The Little Country (1991; deutsch in zwei Bänden als Das kleine Land I – Das verborgene Volk und Das kleine Land II – Die vergessene Musik (beide 1994)) ist einer der wenigen Romane, die in einem anderen Setting spielen, in diesem Fall im zeitgenössischen Cornwall. Aber de Lint wäre nicht de Lint, wenn er nicht noch ein zweites Cornwall ins Spiel bringen würde – und zwar eine knapp hundert Jahre zuvor angesiedelte Märchenlandversion. Dank eines reichlich verschachtelten Plots – in dem es unter anderem um ein Buch geht, von dem es nur eine einzige Ausgabe gibt, sowie um eine der Figuren aus besagtem Buch und um ein legendäres, kleinwüchsiges Volk –, dessen zwei Erzählstränge kunstvoll miteinander verwoben sind und in eine gemeinsame Auflösung münden, ist dieser Roman ganz gewiss einer der Höhepunkte in de Lints Oeuvre.
In Memory and Dream (1994) ist schließlich Newford zum ersten Mal Schauplatz der Handlung, und dieser Ort spielt im überwiegenden Teil von de Lints Veröffentlichungen nach 1994 – d.h. in mehreren Romanen und Storysammlungen – eine wichtige Rolle. Die der Urban Fantasy zuzurechnenden Werke bilden zwar den eindeutigen und unbestreitbaren Schwerpunkt im Schaffen de Lints, doch er hat auch noch andere Romane und Erzählungen verfasst; genannt seien beispielsweise Svaha (1989; sein einziger SF-Roman) oder das von Charles Vess illustrierte, für den World Fantasy Award nominierte Bilderbuch A Circle of Cats (2003).

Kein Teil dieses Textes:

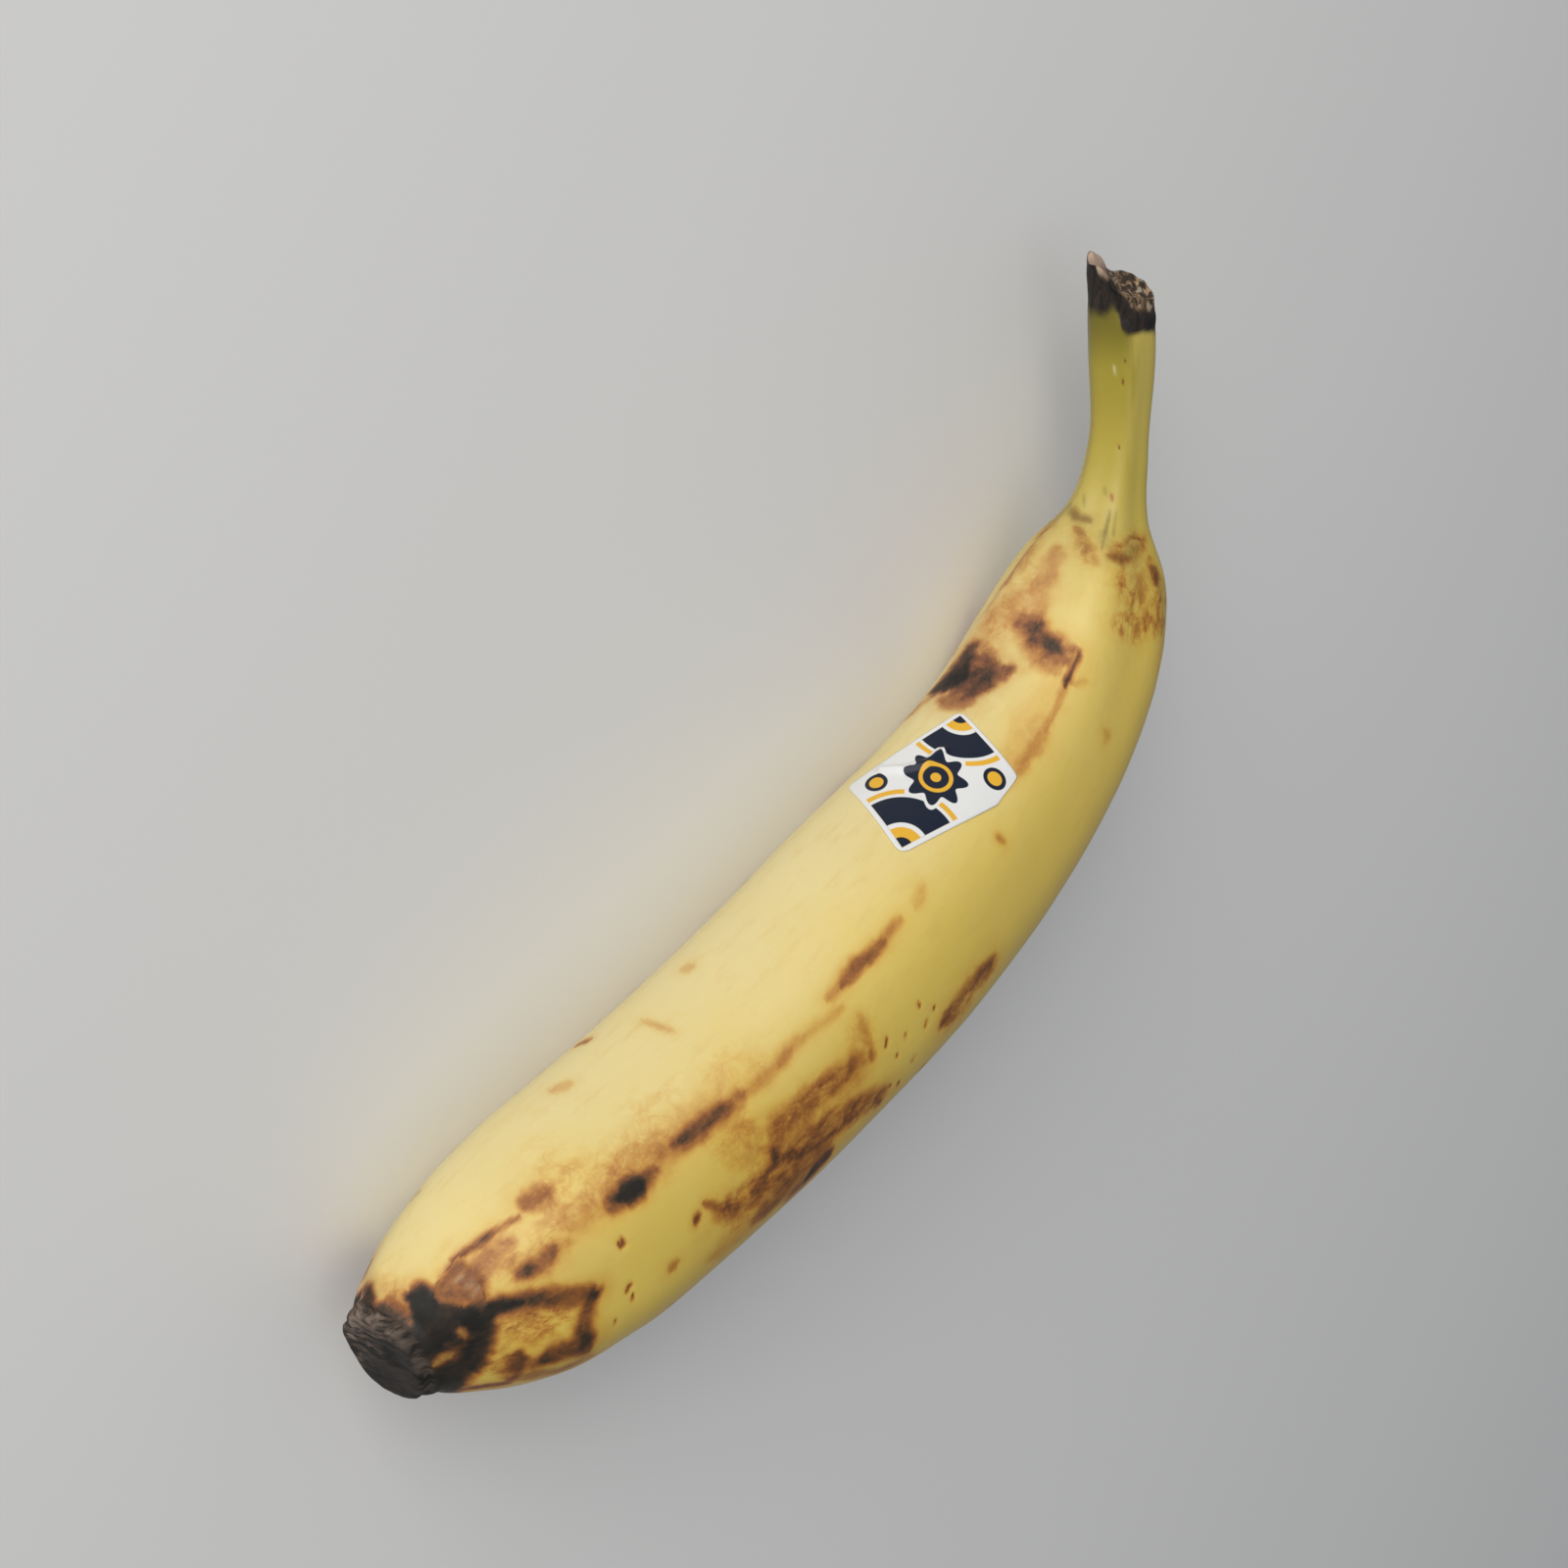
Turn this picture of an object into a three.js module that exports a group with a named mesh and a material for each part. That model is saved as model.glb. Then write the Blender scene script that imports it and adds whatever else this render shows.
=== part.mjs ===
// A ripe banana lying on its side on a table, with a small paper label on its peel.
// Millimetres and degrees, +Z up. The origin is on the table, under the middle of the fruit.
// The fruit grew as one piece, so peel, stalk and blossom end are one solid. The label is a second one.
import * as THREE from "three";

// How long the fruit is along its middle line, from the blossom end to the end of the stalk
const LENGTH = 209;

// Each table below holds pairs: how far along the middle line, then the value there.
// Which way the middle line heads, seen from above, in degrees
const HEADING = [
  [0, -14.7], [12, -11.2], [30, -10.5], [55, -6.4], [85, -1.9], [110, -1],
  [128, 9], [142, 22.5], [156, 35.3], [172, 46.1], [190, 65], [LENGTH, 75],
];
// How far the middle line dips below level on its way into the fruit: the blossom end looks up a little
const DIP = [[0, 9.9], [14, 4.8], [30, 0], [LENGTH, 0]];
// How high the middle line runs above the table
const HEIGHT = [
  [0, 14.6], [12, 16], [26, 16.6], [45, 17.2], [70, 17.8], [95, 18.1],
  [110, 17.6], [125, 16.9], [145, 16.5], [165, 16.8], [190, 17.5], [LENGTH, 18.2],
];
// The mean radius of the fruit
const GIRTH = [
  [0, 7.2], [3, 9.2], [8, 12.3], [15, 15.2], [26, 17.1], [42, 17.8], [68, 18.55], [95, 18.85], [115, 18],
  [130, 17], [143, 15.8], [151, 14.7], [158, 13.2], [165, 10.9], [173, 6.3], [183, 4.65], [198, 5],
  [LENGTH, 4.8],
];
// How far the five ridges stand out from the mean radius, as a share of it
const RIDGE_HEIGHT = [
  [0, 0.03], [15, 0.03], [45, 0.02], [110, 0.02], [140, 0.03], [165, 0.06], [185, 0.05], [LENGTH, 0.03],
];
// Where the ridges run round the fruit, in degrees from its top towards the inside of the bend
const RIDGES = [40, 110, 160, 230, 330];

// The blossom end is a blunt button: pairs of a share of its radius, and how far it stands out there
const BUTTON = [[0.99, 0.6], [0.9, 1.2], [0.7, 1.25], [0.46, 1.15], [0.22, 1.4]];
const BUTTON_MIDDLE = 1.5;

// The stalk was torn from its bunch on a slant, and a horn was left standing on one side.
// Pairs of an angle round the stalk, and how far the tear reaches past the middle line's end there
const TORN_REACH = [
  [0, -1.9], [30, -1.1], [55, 0.2], [72, 2.7], [95, 4], [141, 4],
  [172, 4.8], [192, 3.6], [212, 1.3], [240, 0.3], [285, -1], [322, -2.8], [360, -1.9],
];
const TORN_FROM = 201;        // the tear's slant grows in from here to the end
const TORN_RINGS = [0.88, 0.7, 0.5, 0.25];
const TORN_FLAT = 0.15;       // the torn face is level inside this share of its radius
const TORN_TAPER = 0.02;      // how much the stalk thins for each millimetre that the tear reaches further
const TORN_HOLLOW = 0.8;      // how far its middle sinks

// The label: where it sits, its size, its tilt to the fruit's length, and how it lies on the peel
const LABEL = {
  along: 111.5, round: 73, length: 25.2, width: 16.8, corner: 1.5, tilt: -17.5, gap: 0.3, thickness: 0.35,
};

// How finely the solids are divided
const SIDES = 36;
const STEP_OF_MIDDLE_LINE = 0.5;
const STATIONS = [
  { from: 0, to: 15, count: 8 },
  { from: 15, to: 140, count: 30 },
  { from: 140, to: 178, count: 16 },
  { from: 178, to: 201, count: 7 },
  { from: 201, to: LENGTH, count: 6 },
];
const LABEL_SIDES = 60;
const LABEL_RINGS = 5;

const radians = THREE.MathUtils.degToRad;

// The smooth curve through a table's pairs, read at one place: each pair of neighbours is joined by a
// cubic, and its slope at a pair is the mean of the slopes on both sides, the nearer one counting more
function smooth(table, at) {
  const last = table.length - 2;
  const x = THREE.MathUtils.clamp(at, table[0][0], table[last + 1][0]);
  let i = 0;
  while (i < last && x >= table[i + 1][0]) i += 1;
  const gap = (k) => table[k + 1][0] - table[k][0];
  const rise = (k) => (table[k + 1][1] - table[k][1]) / gap(k);
  const slope = (k) => {
    if (k === 0) return rise(0);
    if (k > last) return rise(last);
    return (rise(k - 1) * gap(k) + rise(k) * gap(k - 1)) / (gap(k - 1) + gap(k));
  };
  const t = (x - table[i][0]) / gap(i);
  const keep = 1 - t;
  return table[i][1] * (1 + 2 * t) * keep * keep + slope(i) * gap(i) * t * keep * keep
    + table[i + 1][1] * t * t * (3 - 2 * t) - slope(i + 1) * gap(i) * t * t * keep;
}

// The middle line, walked once from the blossom end
const middleLine = [new THREE.Vector2(0, 0)];
for (let s = STEP_OF_MIDDLE_LINE; s <= LENGTH; s += STEP_OF_MIDDLE_LINE) {
  const before = radians(smooth(HEADING, s - STEP_OF_MIDDLE_LINE));
  const here = radians(smooth(HEADING, s));
  const stepX = (Math.cos(before) + Math.cos(here)) / 2 * STEP_OF_MIDDLE_LINE;
  const stepY = (Math.sin(before) + Math.sin(here)) / 2 * STEP_OF_MIDDLE_LINE;
  middleLine.push(middleLine.at(-1).clone().add(new THREE.Vector2(stepX, stepY)));
}

// The slice across the fruit at one place: its middle, and the directions along it, to its side and up
function slice(s) {
  const i = Math.min(Math.floor(s / STEP_OF_MIDDLE_LINE), middleLine.length - 2);
  const flat = middleLine[i].clone().lerp(middleLine[i + 1], s / STEP_OF_MIDDLE_LINE - i);
  const heading = radians(smooth(HEADING, s));
  const dip = radians(smooth(DIP, s));
  const along = new THREE.Vector3(
    Math.cos(heading) * Math.cos(dip),
    Math.sin(heading) * Math.cos(dip),
    -Math.sin(dip),
  );
  const side = new THREE.Vector3(-Math.sin(heading), Math.cos(heading), 0);
  const up = new THREE.Vector3().crossVectors(along, side);
  return { middle: new THREE.Vector3(flat.x, flat.y, smooth(HEIGHT, s)), along, side, up };
}

// 1 on a ridge, -1 halfway between two ridges
function ridgeWave(angle) {
  const turned = THREE.MathUtils.euclideanModulo(angle - RIDGES[0], 360) + RIDGES[0];
  const ends = [...RIDGES, RIDGES[0] + 360];
  const i = ends.findIndex((end, k) => k > 0 && turned < end) - 1;
  return Math.cos(2 * Math.PI * (turned - ends[i]) / (ends[i + 1] - ends[i]));
}

// How far the torn stalk reaches past the end of the middle line, at an angle and a share of its radius
function tornReach(angle, share = 1) {
  const reach = smooth(TORN_REACH, THREE.MathUtils.euclideanModulo(angle, 360));
  return reach * THREE.MathUtils.smoothstep(share, TORN_FLAT, 1) - TORN_HOLLOW * (1 - share * share);
}

// A point of the slice, at a share of the radius and pushed along the fruit
function placed(s, angle, share, push, lift = 0) {
  const { middle, along, side, up } = slice(s);
  const thinned = 1 - TORN_TAPER * Math.max(push, 0);
  const radius = smooth(GIRTH, s) * (1 + smooth(RIDGE_HEIGHT, s) * ridgeWave(angle)) * thinned * share + lift;
  const point = middle.addScaledVector(along, push)
    .addScaledVector(up, radius * Math.cos(radians(angle)))
    .addScaledVector(side, radius * Math.sin(radians(angle)));
  // The peel flattens where it rests on the table
  point.z = Math.max(point.z, 0);
  return point;
}

// A point of the peel, or lifted off it
function skinPoint(s, angle, lift = 0) {
  const torn = THREE.MathUtils.smoothstep(s, TORN_FROM, LENGTH);
  return placed(s, angle, 1, torn * tornReach(angle), lift);
}

// A closed solid from rings of points, from a first point to a last one
function solidFromRings(first, rings, last) {
  const count = rings[0].length;
  const points = [first, ...rings.flat(), last];
  const faces = [];
  const at = (ring, k) => 1 + ring * count + k % count;
  for (let k = 0; k < count; k += 1) {
    faces.push(0, at(0, k + 1), at(0, k));
    for (let ring = 0; ring < rings.length - 1; ring += 1) {
      faces.push(at(ring, k), at(ring, k + 1), at(ring + 1, k + 1));
      faces.push(at(ring, k), at(ring + 1, k + 1), at(ring + 1, k));
    }
    faces.push(at(rings.length - 1, k), at(rings.length - 1, k + 1), points.length - 1);
  }
  const geometry = new THREE.BufferGeometry();
  const numbers = points.flatMap((point) => point.toArray());
  geometry.setAttribute("position", new THREE.Float32BufferAttribute(numbers, 3));
  geometry.setIndex(faces);
  geometry.computeVertexNormals();
  return geometry;
}

// The fruit: rings for the button, the body and stalk, and the torn face
function fruitSolid() {
  const angles = Array.from({ length: SIDES }, (_, k) => -k * 360 / SIDES);
  const rings = BUTTON.map(([share, out]) => angles.map((angle) => placed(0, angle, share, -out))).reverse();
  rings.push(angles.map((angle) => skinPoint(0, angle)));
  for (const { from, to, count } of STATIONS) {
    for (let k = 1; k <= count; k += 1) {
      const s = from + (to - from) * k / count;
      rings.push(angles.map((angle) => skinPoint(s, angle)));
    }
  }
  for (const share of TORN_RINGS) {
    rings.push(angles.map((angle) => placed(LENGTH, angle, share, tornReach(angle, share))));
  }
  return solidFromRings(placed(0, 0, 0, -BUTTON_MIDDLE), rings, placed(LENGTH, 0, 0, tornReach(0, 0)));
}

// The outline of the label laid flat: a rectangle with round corners, in millimetres from its middle
function labelOutline() {
  const { length, width, corner } = LABEL;
  const x = length / 2 - corner;
  const y = width / 2 - corner;
  const outline = new THREE.Shape();
  outline.absarc(x, -y, corner, -Math.PI / 2, 0);
  outline.absarc(x, y, corner, 0, Math.PI / 2);
  outline.absarc(-x, y, corner, Math.PI / 2, Math.PI);
  outline.absarc(-x, -y, corner, Math.PI, Math.PI * 3 / 2);
  outline.closePath();
  return outline.getSpacedPoints(LABEL_SIDES).slice(0, -1);
}

// A point of the flat label, wrapped on the peel at a height above it
function wrapped(point, lift) {
  const turned = point.clone().rotateAround(new THREE.Vector2(), radians(LABEL.tilt));
  const s = LABEL.along + turned.x;
  const angle = LABEL.round + THREE.MathUtils.radToDeg(turned.y / smooth(GIRTH, LABEL.along));
  return skinPoint(s, angle, lift);
}

// The label: rings that grow from its middle on the underside, then shrink again on the top side
function labelSolid() {
  const outline = labelOutline();
  const inside = LABEL.gap;
  const outside = LABEL.gap + LABEL.thickness;
  const shares = Array.from({ length: LABEL_RINGS }, (_, k) => (k + 1) / LABEL_RINGS);
  const ring = (share, lift) => outline.map((point) => wrapped(point.clone().multiplyScalar(share), lift));
  const rings = [
    ...shares.map((share) => ring(share, inside)),
    ...shares.toReversed().map((share) => ring(share, outside)),
  ];
  const middle = new THREE.Vector2();
  return solidFromRings(wrapped(middle, inside), rings, wrapped(middle, outside));
}

const fruit = new THREE.Mesh(
  fruitSolid(),
  new THREE.MeshStandardMaterial({ color: 0xe3cd7c, roughness: 0.45, metalness: 0 }),
);
fruit.name = "banana";
const label = new THREE.Mesh(
  labelSolid(),
  new THREE.MeshStandardMaterial({ color: 0xe8e8e6, roughness: 0.4, metalness: 0 }),
);
label.name = "label";

const banana = new THREE.Group();
banana.add(fruit, label);
fruit.geometry.computeBoundingBox();
const footprint = fruit.geometry.boundingBox.getCenter(new THREE.Vector3());
for (const piece of banana.children) piece.position.set(-footprint.x, -footprint.y, 0);

export default banana;
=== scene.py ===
# %% [markdown]
# # A ripe banana with a fruit label
# A solid model of the banana comes in as a fixed frame: it gives the place and the size of everything.
# The lesson then grows a fine peel around it, bruises it, and sticks a paper label on it. Lengths are
# worked out in millimetres, as a grower would measure them, and become metres only where a mesh is made.

# %% Load the solid model and keep its box
import itertools
import math
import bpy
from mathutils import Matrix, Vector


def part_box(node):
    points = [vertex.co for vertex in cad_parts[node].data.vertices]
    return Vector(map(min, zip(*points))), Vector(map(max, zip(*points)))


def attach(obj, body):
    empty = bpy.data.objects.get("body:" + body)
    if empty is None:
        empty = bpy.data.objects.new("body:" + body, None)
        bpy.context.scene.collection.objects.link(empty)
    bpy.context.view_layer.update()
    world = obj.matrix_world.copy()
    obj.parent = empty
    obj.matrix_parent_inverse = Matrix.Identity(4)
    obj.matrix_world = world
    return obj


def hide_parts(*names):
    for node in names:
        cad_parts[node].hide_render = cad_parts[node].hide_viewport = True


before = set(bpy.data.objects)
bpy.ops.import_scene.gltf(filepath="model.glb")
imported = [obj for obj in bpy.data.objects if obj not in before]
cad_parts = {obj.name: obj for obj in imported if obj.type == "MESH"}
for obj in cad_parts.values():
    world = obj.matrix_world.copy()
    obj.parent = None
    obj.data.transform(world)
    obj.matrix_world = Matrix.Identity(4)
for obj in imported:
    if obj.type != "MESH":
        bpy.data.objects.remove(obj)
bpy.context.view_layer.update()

from types import SimpleNamespace

import bpy
import numpy as np
from mathutils import Matrix, Vector

MM = 0.001
print("pieces of the solid model:", sorted(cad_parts))

# %% [markdown]
# ## The shape of the fruit
# A banana is a bent, tapering tube with five soft ridges. It could be sculpted by hand, but a fruit is
# easier to correct when it is a formula: a middle line, and tables that say how thick it is and which
# way it heads at each place. A place on the peel is then two numbers: how far along the middle line it
# lies, and how far round, in degrees from the top towards the inside of the bend.

# %% Tables of the middle line
# Each pair is millimetres from the blossom end, then the value there
LENGTH = 209
# Degrees that the line has turned towards the inside of the bend
HEADING = [
    (0, -14.7), (12, -11.2), (30, -10.5), (55, -6.4), (85, -1.9), (110, -1),
    (128, 9), (142, 22.5), (156, 35.3), (172, 46.1), (190, 65), (LENGTH, 75),
]
# Degrees that it dips towards the floor
DIP = [(0, 9.9), (14, 4.8), (30, 0), (LENGTH, 0)]
# Millimetres that it runs above the floor
HEIGHT = [
    (0, 14.6), (12, 16), (26, 16.6), (45, 17.2), (70, 17.8), (95, 18.1),
    (110, 17.6), (125, 16.9), (145, 16.5), (165, 16.8), (190, 17.5), (LENGTH, 18.2),
]

# %% Tables of the thickness
# Millimetres from the middle line to the peel
RADIUS = [
    (0, 7.2), (3, 9.2), (8, 12.3), (15, 15.2), (26, 17.1), (42, 17.8), (68, 18.55), (95, 18.85), (115, 18),
    (130, 17), (143, 15.8), (151, 14.7), (158, 13.2), (165, 10.9), (173, 6.3), (183, 4.65), (198, 5),
    (LENGTH, 4.8),
]
# How far the ridges stand out, as a share of the radius, and the degrees round at which they run
RIDGE_HEIGHT = [
    (0, 0.03), (15, 0.03), (45, 0.02), (110, 0.02), (140, 0.03), (165, 0.06), (185, 0.05), (LENGTH, 0.03),
]
RIDGES = [40, 110, 160, 230, 330]

# %% Tables of the two ends
# Millimetres that the blossom end bulges out, by the share of its radius
BUTTON = [(0, 1.5), (0.22, 1.4), (0.46, 1.15), (0.7, 1.25), (0.9, 1.2), (0.97, 0.7), (1, 0)]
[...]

Es ist schade, dass über die beiden bereits erwähnten Romane hinaus in Deutschland nur de Lints Beiträge zu Philip José Farmers The Dungeon – The Valley of Thunder (1989) als Das Tal des Donners (1990) und The Hidden City (1990) als Die verborgene Stadt (1991; beides typische Auftragsarbeiten, die sich nicht mit seinen normalen Arbeiten vergleichen lassen) – und eine Handvoll Kurzgeschichten und Erzählungen erschienen sind; angesichts der derzeit auf dem deutschsprachigen Buchmarkt dominierenden Themen und Tendenzen dürfte sich das in absehbarer Zeit auch kaum ändern.